• **Goal**: Give the number of lines in the data that hold the word "objects", and nothing else.

....................

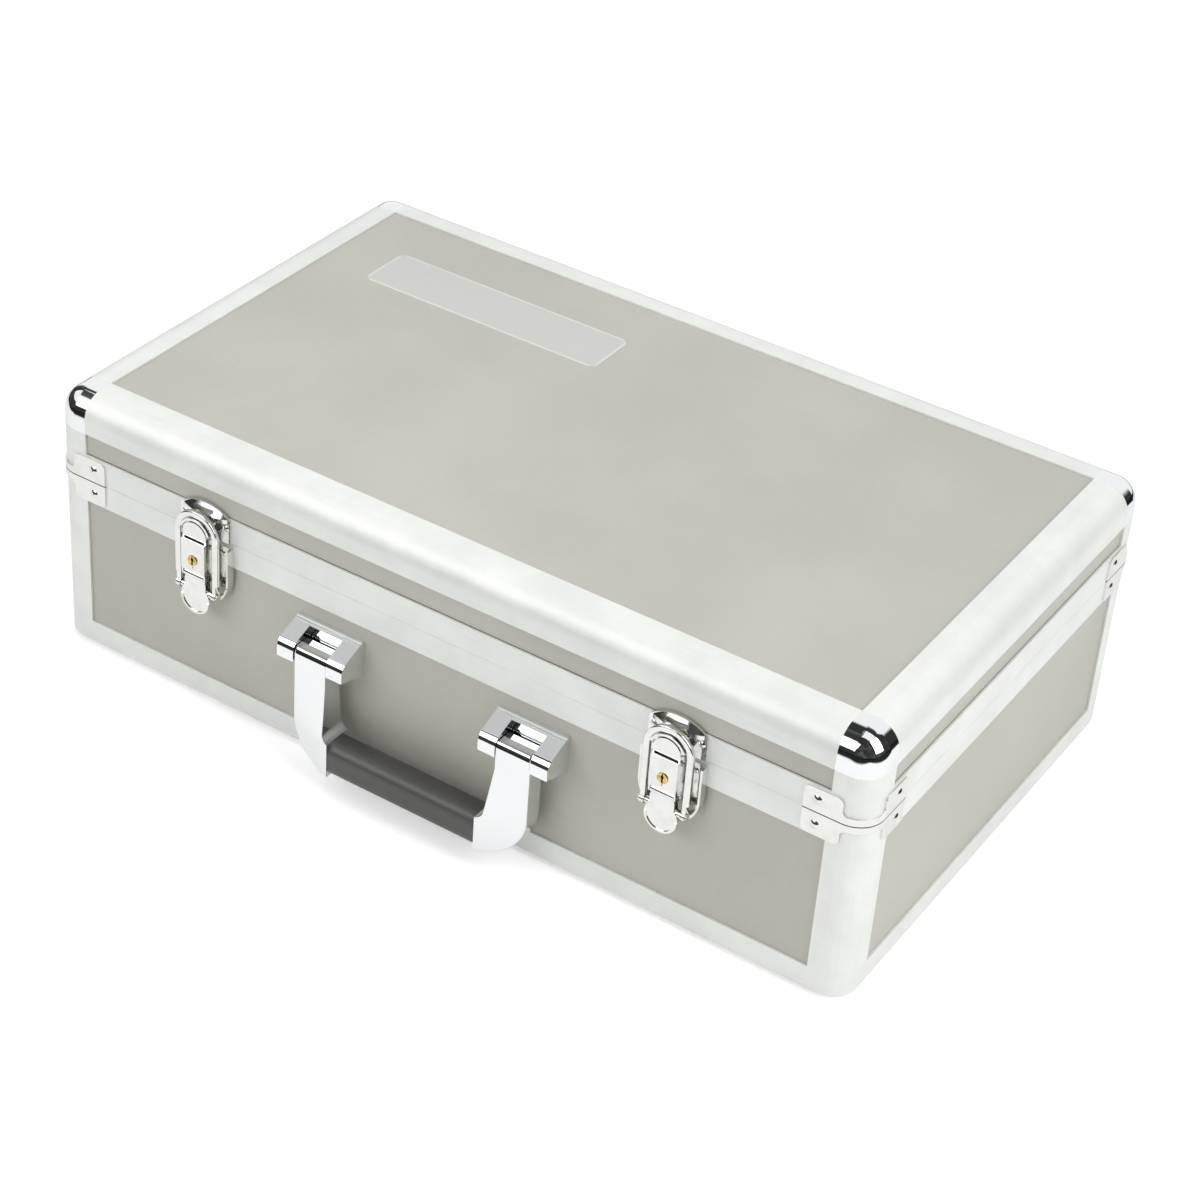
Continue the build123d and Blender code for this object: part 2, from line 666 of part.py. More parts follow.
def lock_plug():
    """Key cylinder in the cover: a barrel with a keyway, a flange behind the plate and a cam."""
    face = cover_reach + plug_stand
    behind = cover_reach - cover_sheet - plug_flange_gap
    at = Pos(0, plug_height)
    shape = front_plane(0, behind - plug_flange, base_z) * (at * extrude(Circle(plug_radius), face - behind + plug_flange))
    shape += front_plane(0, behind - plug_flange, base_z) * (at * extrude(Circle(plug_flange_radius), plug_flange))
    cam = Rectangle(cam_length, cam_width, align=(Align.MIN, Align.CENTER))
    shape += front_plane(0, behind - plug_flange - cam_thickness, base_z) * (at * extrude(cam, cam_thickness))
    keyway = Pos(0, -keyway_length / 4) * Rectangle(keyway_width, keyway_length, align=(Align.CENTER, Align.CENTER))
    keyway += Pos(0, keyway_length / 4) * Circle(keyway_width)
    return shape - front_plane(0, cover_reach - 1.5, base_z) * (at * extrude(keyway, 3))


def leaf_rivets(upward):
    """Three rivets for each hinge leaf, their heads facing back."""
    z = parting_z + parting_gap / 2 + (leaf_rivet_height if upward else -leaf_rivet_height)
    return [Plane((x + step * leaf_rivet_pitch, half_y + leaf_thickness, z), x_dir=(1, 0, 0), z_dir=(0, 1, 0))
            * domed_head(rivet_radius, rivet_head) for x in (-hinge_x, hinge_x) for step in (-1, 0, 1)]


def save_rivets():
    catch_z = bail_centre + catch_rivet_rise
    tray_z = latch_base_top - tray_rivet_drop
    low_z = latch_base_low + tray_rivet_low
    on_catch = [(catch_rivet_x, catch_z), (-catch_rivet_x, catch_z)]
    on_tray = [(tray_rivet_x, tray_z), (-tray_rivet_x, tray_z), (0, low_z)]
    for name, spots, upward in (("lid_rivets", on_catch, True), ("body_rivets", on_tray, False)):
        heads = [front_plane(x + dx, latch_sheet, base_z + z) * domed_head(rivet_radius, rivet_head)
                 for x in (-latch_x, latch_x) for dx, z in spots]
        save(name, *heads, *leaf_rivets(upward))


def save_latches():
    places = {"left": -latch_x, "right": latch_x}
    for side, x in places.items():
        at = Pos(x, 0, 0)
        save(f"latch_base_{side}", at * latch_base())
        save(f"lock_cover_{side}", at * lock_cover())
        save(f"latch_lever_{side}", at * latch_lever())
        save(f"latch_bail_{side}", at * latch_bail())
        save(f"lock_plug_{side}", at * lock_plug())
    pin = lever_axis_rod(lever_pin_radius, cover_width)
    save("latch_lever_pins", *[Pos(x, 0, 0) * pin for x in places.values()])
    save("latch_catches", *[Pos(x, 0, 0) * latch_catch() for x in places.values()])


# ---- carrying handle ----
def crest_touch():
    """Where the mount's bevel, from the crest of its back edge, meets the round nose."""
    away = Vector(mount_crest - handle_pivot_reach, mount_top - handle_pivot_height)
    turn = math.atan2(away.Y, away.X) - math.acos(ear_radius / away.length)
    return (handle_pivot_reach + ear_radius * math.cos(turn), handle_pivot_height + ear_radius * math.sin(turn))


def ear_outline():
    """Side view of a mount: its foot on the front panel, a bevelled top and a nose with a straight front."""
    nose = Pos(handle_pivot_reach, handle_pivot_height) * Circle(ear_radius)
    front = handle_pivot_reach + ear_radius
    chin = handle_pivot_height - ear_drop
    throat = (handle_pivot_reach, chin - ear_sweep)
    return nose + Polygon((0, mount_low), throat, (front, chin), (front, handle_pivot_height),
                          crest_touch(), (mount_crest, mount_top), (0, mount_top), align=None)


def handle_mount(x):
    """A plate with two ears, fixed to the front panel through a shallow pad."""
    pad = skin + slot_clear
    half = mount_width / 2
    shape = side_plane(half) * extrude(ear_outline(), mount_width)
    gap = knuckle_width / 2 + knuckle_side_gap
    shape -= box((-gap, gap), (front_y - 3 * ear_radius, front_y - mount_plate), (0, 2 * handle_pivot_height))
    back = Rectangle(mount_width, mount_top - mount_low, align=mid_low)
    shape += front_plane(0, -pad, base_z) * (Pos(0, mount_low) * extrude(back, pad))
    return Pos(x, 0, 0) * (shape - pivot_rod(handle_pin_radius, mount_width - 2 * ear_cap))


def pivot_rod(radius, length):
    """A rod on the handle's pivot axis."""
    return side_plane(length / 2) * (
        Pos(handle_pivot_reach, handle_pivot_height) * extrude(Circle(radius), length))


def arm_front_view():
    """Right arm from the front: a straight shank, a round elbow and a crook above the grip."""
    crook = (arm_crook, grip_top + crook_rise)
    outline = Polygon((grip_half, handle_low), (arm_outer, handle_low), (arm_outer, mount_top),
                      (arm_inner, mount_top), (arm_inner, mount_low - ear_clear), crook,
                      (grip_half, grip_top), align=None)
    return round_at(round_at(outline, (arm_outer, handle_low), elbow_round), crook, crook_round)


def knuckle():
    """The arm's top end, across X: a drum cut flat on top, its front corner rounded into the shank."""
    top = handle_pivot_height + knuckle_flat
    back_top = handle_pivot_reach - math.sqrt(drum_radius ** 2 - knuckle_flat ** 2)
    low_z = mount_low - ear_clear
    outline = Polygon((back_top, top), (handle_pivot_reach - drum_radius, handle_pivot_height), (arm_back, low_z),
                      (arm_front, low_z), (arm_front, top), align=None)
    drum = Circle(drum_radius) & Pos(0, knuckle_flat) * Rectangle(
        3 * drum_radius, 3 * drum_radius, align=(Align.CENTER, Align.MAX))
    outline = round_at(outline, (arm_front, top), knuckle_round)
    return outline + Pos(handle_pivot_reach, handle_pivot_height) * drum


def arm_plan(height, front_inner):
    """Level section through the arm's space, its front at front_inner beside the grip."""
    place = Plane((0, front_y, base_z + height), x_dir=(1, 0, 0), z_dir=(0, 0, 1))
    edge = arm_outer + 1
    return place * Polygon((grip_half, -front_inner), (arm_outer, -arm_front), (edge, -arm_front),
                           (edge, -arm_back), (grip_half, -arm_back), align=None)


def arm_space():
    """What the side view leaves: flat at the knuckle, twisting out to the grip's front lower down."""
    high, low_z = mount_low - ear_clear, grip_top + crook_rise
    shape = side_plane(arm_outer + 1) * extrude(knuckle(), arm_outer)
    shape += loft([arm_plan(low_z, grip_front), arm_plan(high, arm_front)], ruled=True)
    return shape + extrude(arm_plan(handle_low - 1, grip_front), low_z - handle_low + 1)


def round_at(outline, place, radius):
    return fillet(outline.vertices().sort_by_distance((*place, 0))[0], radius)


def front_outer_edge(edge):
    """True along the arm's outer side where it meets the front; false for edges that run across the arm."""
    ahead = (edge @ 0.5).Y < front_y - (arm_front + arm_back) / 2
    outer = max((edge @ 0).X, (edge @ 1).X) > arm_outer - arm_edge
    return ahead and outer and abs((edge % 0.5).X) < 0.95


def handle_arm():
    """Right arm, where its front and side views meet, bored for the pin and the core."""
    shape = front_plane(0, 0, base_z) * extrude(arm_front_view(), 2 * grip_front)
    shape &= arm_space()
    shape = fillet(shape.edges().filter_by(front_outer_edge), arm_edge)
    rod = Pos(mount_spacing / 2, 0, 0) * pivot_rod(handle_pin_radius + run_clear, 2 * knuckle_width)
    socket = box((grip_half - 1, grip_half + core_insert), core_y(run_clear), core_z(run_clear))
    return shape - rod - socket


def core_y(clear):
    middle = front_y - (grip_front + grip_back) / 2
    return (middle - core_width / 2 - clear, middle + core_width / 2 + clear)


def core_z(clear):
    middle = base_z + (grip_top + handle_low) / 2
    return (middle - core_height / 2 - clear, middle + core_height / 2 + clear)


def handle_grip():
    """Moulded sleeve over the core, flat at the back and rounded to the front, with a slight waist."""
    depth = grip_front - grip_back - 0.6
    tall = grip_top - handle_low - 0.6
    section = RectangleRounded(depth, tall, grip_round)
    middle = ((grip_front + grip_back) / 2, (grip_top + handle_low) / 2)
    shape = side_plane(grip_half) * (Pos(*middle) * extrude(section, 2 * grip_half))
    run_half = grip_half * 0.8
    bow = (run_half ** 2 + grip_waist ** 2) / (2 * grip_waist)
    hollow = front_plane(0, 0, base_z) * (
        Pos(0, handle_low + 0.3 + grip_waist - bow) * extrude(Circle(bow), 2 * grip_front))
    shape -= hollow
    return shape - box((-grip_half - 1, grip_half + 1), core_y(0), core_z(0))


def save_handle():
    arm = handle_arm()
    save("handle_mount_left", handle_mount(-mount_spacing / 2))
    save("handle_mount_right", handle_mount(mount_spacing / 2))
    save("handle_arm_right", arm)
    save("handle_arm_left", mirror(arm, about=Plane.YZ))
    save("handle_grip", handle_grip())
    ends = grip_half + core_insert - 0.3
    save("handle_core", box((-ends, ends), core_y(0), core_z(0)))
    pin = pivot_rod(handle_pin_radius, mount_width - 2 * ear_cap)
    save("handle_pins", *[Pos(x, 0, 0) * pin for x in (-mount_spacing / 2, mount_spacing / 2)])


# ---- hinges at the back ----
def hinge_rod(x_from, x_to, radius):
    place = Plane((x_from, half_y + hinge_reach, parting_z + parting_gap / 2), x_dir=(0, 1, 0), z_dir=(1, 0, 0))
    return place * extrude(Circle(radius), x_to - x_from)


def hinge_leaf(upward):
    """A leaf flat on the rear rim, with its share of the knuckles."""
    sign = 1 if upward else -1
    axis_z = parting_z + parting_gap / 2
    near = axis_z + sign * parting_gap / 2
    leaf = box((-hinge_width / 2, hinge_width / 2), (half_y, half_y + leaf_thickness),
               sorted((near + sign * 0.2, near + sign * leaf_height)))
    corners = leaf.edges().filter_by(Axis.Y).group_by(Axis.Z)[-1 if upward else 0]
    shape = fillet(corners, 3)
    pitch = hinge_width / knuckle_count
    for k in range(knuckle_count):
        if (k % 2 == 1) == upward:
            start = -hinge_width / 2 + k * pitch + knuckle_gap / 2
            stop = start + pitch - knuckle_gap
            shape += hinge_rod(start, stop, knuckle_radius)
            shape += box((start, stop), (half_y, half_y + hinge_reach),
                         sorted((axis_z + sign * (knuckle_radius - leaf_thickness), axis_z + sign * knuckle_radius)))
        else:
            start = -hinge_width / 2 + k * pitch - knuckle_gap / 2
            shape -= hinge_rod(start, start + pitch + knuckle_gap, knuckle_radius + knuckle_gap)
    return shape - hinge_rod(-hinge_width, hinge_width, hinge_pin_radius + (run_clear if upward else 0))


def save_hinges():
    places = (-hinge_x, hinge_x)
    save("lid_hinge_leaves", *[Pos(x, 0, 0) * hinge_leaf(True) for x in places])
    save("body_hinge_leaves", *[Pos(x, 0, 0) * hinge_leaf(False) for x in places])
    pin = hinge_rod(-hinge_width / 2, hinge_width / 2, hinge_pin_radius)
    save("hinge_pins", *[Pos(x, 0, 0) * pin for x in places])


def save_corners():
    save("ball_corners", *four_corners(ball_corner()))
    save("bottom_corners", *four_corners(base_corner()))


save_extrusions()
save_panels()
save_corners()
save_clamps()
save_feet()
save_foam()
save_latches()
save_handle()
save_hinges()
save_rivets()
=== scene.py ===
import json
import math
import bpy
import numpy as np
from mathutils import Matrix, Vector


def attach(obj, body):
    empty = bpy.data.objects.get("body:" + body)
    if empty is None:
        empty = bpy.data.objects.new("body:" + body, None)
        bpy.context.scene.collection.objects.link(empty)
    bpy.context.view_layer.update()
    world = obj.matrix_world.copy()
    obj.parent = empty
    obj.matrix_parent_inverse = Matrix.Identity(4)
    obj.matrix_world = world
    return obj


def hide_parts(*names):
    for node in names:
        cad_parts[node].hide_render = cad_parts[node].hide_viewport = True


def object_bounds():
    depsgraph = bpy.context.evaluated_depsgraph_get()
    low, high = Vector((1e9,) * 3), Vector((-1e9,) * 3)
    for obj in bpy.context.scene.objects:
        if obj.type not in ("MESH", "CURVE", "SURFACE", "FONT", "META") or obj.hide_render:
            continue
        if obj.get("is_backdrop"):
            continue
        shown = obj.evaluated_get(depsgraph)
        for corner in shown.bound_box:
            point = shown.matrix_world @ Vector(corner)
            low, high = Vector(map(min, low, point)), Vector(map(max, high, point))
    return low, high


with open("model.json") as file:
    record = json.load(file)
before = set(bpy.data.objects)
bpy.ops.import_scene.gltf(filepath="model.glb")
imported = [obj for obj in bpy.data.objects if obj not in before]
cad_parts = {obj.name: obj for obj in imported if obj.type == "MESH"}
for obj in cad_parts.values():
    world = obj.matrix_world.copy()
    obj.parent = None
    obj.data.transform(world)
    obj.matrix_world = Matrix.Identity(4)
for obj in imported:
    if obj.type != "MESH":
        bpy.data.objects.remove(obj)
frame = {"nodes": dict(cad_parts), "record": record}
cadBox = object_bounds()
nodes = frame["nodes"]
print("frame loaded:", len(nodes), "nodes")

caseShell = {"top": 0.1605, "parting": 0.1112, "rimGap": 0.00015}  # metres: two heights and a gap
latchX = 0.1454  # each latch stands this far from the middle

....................

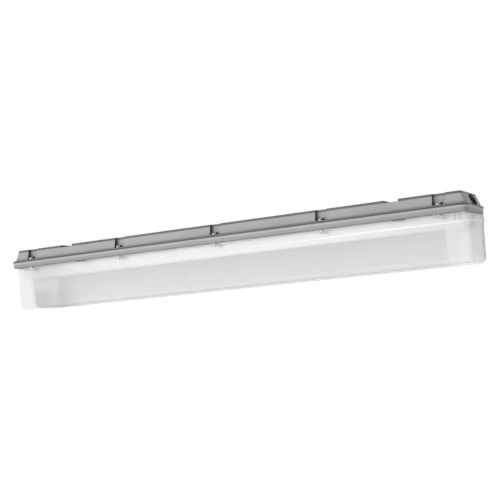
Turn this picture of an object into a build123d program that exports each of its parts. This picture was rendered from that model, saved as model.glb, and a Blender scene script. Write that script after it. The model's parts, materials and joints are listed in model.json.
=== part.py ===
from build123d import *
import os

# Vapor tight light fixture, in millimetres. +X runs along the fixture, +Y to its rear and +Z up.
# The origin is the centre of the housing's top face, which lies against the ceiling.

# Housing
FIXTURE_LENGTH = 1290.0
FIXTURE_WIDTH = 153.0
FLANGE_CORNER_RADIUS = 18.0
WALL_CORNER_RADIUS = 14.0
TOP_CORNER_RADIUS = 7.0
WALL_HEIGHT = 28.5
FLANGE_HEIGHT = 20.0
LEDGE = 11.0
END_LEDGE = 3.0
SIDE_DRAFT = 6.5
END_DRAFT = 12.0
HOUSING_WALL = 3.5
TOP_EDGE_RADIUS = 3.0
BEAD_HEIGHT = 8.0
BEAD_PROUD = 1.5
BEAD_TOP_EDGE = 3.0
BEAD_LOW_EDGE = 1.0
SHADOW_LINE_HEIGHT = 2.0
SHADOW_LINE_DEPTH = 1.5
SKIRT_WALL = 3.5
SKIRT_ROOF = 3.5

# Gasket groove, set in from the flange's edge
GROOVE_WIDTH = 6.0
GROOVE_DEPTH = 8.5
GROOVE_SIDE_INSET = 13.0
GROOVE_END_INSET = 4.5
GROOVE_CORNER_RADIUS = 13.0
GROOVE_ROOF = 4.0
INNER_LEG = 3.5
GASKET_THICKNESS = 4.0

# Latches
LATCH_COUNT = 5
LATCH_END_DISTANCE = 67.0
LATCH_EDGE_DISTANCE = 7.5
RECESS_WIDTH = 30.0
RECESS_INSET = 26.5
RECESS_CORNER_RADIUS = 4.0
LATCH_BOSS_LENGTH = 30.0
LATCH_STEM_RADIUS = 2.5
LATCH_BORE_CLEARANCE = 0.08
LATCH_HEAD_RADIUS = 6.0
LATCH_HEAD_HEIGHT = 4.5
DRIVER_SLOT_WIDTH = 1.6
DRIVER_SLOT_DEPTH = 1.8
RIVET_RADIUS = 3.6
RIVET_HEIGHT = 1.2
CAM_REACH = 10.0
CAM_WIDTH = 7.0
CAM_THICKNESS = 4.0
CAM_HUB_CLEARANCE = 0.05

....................

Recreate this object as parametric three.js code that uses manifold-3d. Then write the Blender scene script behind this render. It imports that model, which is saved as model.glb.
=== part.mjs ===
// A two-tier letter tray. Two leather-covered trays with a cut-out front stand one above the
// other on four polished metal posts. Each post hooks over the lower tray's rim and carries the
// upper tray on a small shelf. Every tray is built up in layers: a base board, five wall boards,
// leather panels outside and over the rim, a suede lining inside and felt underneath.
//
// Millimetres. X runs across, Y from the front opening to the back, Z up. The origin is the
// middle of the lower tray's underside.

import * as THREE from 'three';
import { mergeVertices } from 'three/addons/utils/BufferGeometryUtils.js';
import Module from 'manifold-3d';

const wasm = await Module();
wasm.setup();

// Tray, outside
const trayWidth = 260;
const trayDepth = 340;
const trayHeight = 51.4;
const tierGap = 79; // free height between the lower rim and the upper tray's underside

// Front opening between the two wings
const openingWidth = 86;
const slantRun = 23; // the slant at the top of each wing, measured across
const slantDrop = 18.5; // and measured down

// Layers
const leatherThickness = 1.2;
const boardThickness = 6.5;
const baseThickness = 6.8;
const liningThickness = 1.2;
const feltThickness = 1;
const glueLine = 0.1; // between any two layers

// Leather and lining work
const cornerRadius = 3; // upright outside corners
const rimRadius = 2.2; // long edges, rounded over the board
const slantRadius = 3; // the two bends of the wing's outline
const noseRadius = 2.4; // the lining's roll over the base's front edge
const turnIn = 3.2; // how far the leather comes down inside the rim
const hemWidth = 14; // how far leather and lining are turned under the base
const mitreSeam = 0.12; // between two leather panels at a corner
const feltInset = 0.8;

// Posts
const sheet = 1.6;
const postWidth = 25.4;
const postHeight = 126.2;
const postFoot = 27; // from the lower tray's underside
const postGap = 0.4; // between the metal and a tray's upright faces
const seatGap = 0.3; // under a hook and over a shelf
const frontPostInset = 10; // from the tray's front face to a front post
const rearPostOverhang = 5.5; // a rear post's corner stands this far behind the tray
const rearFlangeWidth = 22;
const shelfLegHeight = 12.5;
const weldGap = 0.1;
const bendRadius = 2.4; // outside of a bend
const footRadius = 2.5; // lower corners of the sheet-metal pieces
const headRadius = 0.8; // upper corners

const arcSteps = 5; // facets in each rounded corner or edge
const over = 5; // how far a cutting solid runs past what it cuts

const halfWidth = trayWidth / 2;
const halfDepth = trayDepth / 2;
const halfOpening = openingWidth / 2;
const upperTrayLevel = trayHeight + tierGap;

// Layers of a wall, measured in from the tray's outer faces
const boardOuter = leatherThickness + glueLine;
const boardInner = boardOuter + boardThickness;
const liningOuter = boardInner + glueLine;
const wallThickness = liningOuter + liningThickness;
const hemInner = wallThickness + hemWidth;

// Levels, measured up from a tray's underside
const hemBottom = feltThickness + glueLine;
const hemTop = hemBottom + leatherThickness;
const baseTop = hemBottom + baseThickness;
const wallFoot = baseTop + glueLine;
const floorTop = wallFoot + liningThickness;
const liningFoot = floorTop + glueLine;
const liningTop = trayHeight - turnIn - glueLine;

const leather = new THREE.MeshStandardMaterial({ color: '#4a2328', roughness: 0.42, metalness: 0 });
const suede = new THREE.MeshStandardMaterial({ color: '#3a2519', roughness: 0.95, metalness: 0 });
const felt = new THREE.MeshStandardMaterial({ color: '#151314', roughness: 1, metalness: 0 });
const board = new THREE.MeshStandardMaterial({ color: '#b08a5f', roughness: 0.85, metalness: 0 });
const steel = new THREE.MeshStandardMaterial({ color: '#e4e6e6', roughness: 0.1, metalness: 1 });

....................

• **Exercise response**: 7